Oboe, I don't think they did that so much with the Japanese planes. At least I've not read of them doing anything like that. Why train on a fixed-gear Ki-27 over hostile territory when you can train in a A6M5 or something else?
I'm not specifically saying I don't think there was a kill recorded. I'm saying I don't think the story happened the way it is claimed. And because the CLAIM itself is faulty the entire kill report is suspect until all the confusion is cleared up.
Now if there were actual records supporting it, fine it's a quirk that in 1945 a plane from 1939 was shot down. Call it a time wormhole, whatever. However without actual support, it's not likely.

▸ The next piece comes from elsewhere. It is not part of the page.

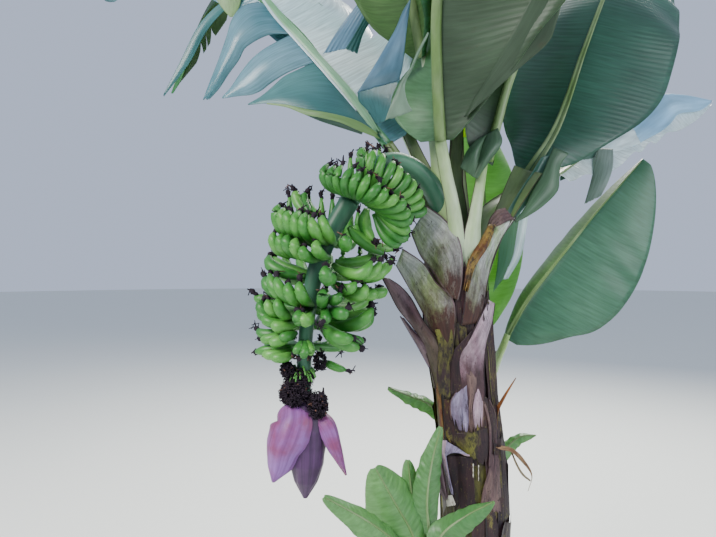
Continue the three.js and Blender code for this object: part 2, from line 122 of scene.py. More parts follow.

If it's a simple matter of "Oh, it wasn't a Ki-27, it was a fill-in-the-blank" then it changes nothing in these posts. The kill is still valid. If on the other hand it's a confusion of multiple reports and the kill that was made was actually from 1939? Or perhaps it's like the 2x20mm cowl gun myth on the 109K4, some typo or misprint that is mistranslated several times and not based in reality?
Again, you can't be sure until it's cleared up. That's why I say the burden is to support the claim rather than to debunk it. Otherwise I would take "normal" kills at mostly face value. Spitfire kills a He162, for example. Both planes in the same area at same time, perfectly plausible.